The previous 90 days ending in October showed an average of 452 pages spidered each day, while this chart shows 523 pages a day.

The amount of data down-loaded has increased to over 6,405k bytes [6Meg], but the time spent downloading the information has decreased by 100mS. So the spider is reading more data faster, which is good.
July crawl rate.
Sep 07 crawl rate.
Jan to July o7 crawl rate.

Friday, January 09, 2009

2008 Visits from Countries


Attached is the Google Analytics map for the world showing hits from each country. Google uses a color code, I added the text.

United States; 907,029 visits
United Kingdom; 126,399 visits
India; 121,684
Canada; 98,013
Germany; 64,810

Wednesday, January 07, 2009

Highest hits during last year


Took a few data points from last years visits.

Language; 57,297 visits; German [de]
Browser; 1,352,562 visits; Internet Explorer [30.01%]
OS; 1,680,333 visits; Windows XP [84.16%]
Java Support; 2,052,254 visits [96.13%]
Traffic Sources, Referring Site; 19,938 visits [en.wikipedia.org]
Traffic Sources, Search Engine; 1,681,379 visits [google]

India had the highest non-US visits [U.S.A. had the most hits].

Total from all sites in 2008 include:
1,982,780 Visits
3,717,226 Pageviews

Remember non-Java supported Browsers are not counted.

Saturday, January 03, 2009

External Web Linking


Here is a listing of web page addresses with only one external page link from another web site. In most cases the external link is really coming from the web site's sitemap, which is located on another server.


The list only indicates a total of 1,032 pages, while the main sitemaps page indicates 1,414 URLs.

Limiting the maximum current used by connector pins.
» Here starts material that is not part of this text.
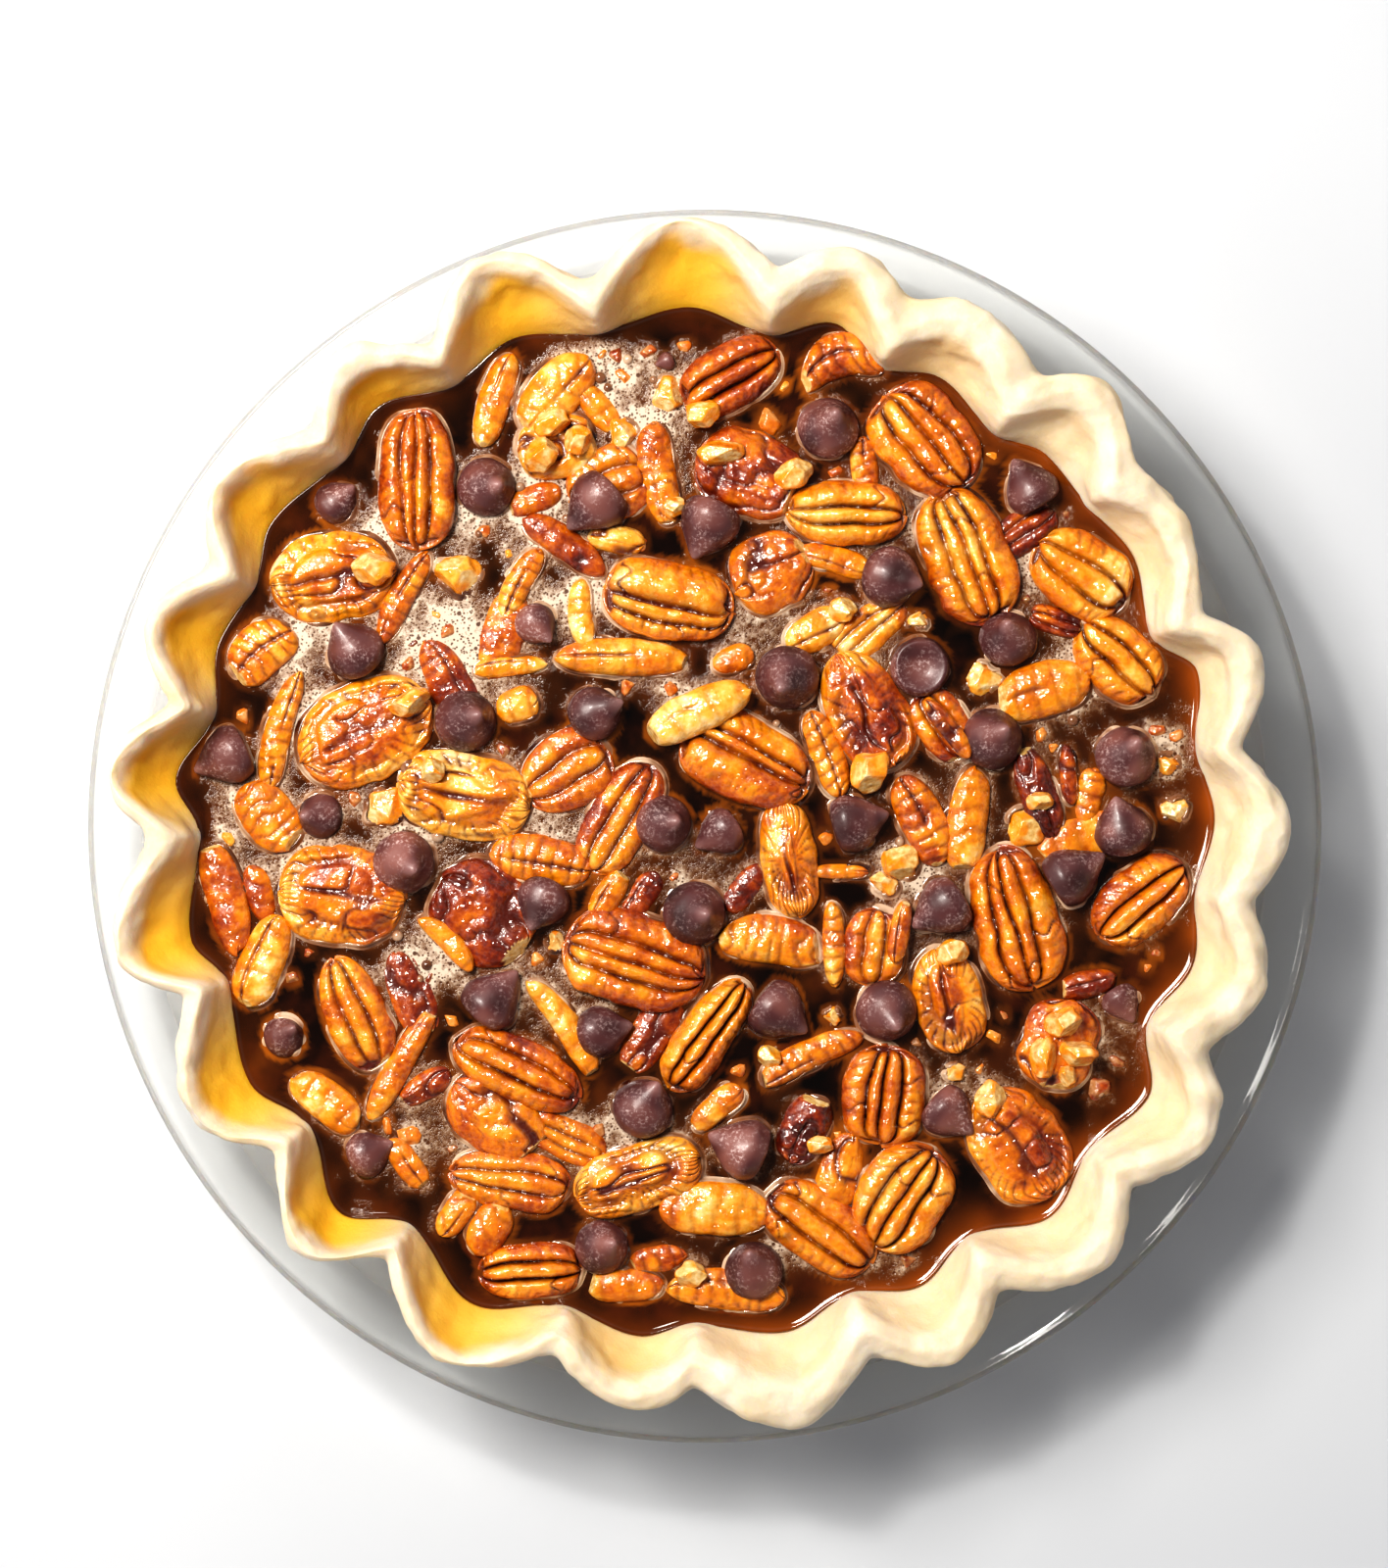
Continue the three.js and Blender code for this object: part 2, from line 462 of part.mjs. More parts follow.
/** Every topping whole, chips first, and then trimmed where an earlier one lies over it. */
function toppingMeshes() {
  const chips = CHIPS.map(chipMesh);
  const pecans = PECANS.map(pecanMesh);
  const meshes = [...chips, ...pecans];
  meshes.forEach(keepInside);
  const shapes = meshes.map((mesh, i) => {
    const over = meshes.slice(0, i).filter((other) => near(mesh, other));
    return trimmed(mesh, over);
  });
  const pockets = [
    ...chips.map((mesh, i) => chipPocket(CHIPS[i], mesh)),
    ...pecans.map((mesh, i) => pecanPocket(PECANS[i], mesh)),
  ];
  meshes.forEach((mesh, i) => {
    mesh.geometry = shapes[i];
  });
  return { meshes, pockets };
}

// ---- The filling ----
const LUMP_SIDES = 6;
const LUMP_DEPTH = 1.5; // how far a lump goes into the syrup
const LUMP_HEIGHT = [1.6, 0.1]; // over the syrup: a least height, and a share of its width
const LUMP_FOOT = 1.2; // its two rings, as shares of its length and width
const LUMP_TOP = 0.75;

/** A low lump of a broken pecan, six-sided and smaller at the top, with its foot in the syrup. */
function lumpGeometry(length, width) {
  const height = LUMP_HEIGHT[0] + LUMP_HEIGHT[1] * width;
  const ring = (scale, z) => Array.from({ length: LUMP_SIDES }, (_, i) => {
    const angle = (i + 0.5) / LUMP_SIDES * 2 * Math.PI;
    return [Math.cos(angle) * scale * length / 2, Math.sin(angle) * scale * width / 2, z];
  });
  const rings = [ring(LUMP_FOOT, -LUMP_DEPTH), ring(LUMP_TOP, height)];
  return ringSolid([0, 0, -LUMP_DEPTH], rings, [0, 0, height]);
}

function lumpMesh([x, y, length, width, heading]) {
  const mesh = new THREE.Mesh(lumpGeometry(length, width));
  mesh.position.set(x, y, SYRUP_LEVEL);
  mesh.rotation.z = radians(heading);
  return mesh;
}

function sunkChipMesh([x, y, diameter, lift]) {
  const mesh = new THREE.Mesh(chipGeometry(diameter, SUNK_CHIP_HEIGHT * diameter, SUNK_CHIP_SIDES));
  mesh.position.set(x, y, SYRUP_LEVEL + CHIP_FLOAT + lift);
  return mesh;
}

/** The syrup with its broken pieces and sunk chips, cut round every topping that is a piece of its own. */
function fillingGeometry(pockets) {
  const bits = [...BROKEN_PECANS.map(lumpMesh), ...SUNK_CHIPS.map(sunkChipMesh)];
  bits.forEach(keepInside);
  let solid = solidOf(syrupGeometry());
  for (const bit of bits) {
    solid = solid.add(solidOf(bit.geometry, bit.matrixWorld).intersect(room));
  }
  for (const pocket of pockets) {
    solid = solid.subtract(pocket);
  }
  return geometryOf(solid);
}

// ---- The pie ----
const pie = new THREE.Group();
const toppings = new THREE.Group();
const { meshes, pockets } = toppingMeshes();
toppings.add(...meshes);
pie.add(named('dish', turned(DISH_SECTION, DISH_STEPS), glass));
pie.add(named('crust', crustGeometry(), pastry));
pie.add(named('filling', fillingGeometry(pockets), syrup));
pie.add(toppings);

export default pie;
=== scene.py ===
"""A pecan pie with chocolate chips, filled and ready for the oven, in its clear glass pie dish.

Every shape is worked out in millimetres as arrays of points, and is scaled to metres as it is made a mesh.
"""
import math
from itertools import product

import bpy
import numpy as np
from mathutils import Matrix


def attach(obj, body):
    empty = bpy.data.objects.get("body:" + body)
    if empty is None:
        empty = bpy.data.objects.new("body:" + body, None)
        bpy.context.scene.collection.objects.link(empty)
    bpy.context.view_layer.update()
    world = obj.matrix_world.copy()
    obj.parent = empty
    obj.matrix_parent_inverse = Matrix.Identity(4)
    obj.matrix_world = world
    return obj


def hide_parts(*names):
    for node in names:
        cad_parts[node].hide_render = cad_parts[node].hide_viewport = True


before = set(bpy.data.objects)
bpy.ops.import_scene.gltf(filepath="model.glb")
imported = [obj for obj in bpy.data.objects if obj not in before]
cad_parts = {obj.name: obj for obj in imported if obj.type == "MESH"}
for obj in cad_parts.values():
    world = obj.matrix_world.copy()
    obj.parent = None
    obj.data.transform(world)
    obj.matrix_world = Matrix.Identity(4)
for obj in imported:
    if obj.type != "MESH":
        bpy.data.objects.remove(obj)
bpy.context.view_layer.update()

MM = 0.001
SYRUP_LEVEL = 31.0

# ---- The pie's sizes, in millimetres ----
# The glass dish's section as (radius, height), from the axis out underneath and back along the inside.
DISH_SECTION = np.array([
    (0, 0), (83, 0), (87.5, 1.2), (94.3, 5.7), (110.3, 28.2), (112.5, 29.9), (118.6, 30.1), (120, 32),
    (119.7, 33.5), (118.9, 34.1), (118.1, 33.5), (117.3, 33), (112, 33), (108.9, 32.4), (107, 30.5), (91, 8),
    (84, 4.5), (0, 4.5)])
# crest of a flute: (angle, outer radius, hollow's reach, radius at the syrup)
CRESTS = np.array([
    (1, 112.2, 105.5, 98.7), (17.5, 112.2, 106, 100), (33, 110.3, 104.5, 98.1), (47.5, 115.6, 107, 97.7),
    (62.5, 112.7, 105.6, 98.1), (75.5, 114.6, 108.4, 100.6), (92, 118, 114.6, 100.6),
    (111.5, 117.9, 114, 101.5), (128, 115.2, 109.7, 103), (145, 115.6, 112.2, 102.5),
    (159.5, 114.6, 111.2, 100.6), (175, 115.6, 112.6, 102.9), (192.5, 116.5, 113.1, 101.9),
    (209.5, 113.7, 110.8, 101.2), (226.5, 113.1, 110, 103), (244, 115, 111.8, 102.9),
    (262.5, 113.7, 107.5, 99.6), (279, 116.5, 109, 99.1), (295, 114.1, 107, 98.3), (312, 115, 108.5, 101),
    (328.5, 115.6, 109, 100.6), (344.5, 112.4, 105.5, 98.3)])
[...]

A list of Voltage Converter IC vendors.

An out dated interface on the Apple Computer.

Graphic of PC-104 card.

Industrial or non-commercial Back-Planes.

Sizes of SBC formats.

Companies that produce cable clamps.


Some of these pages should have showed up in the 'what's new blog' in addition to the sitemap, but must be missing. Having external web links help increase the page ranking of the page being linked to. But the page linking in needs to have a page rank of its own.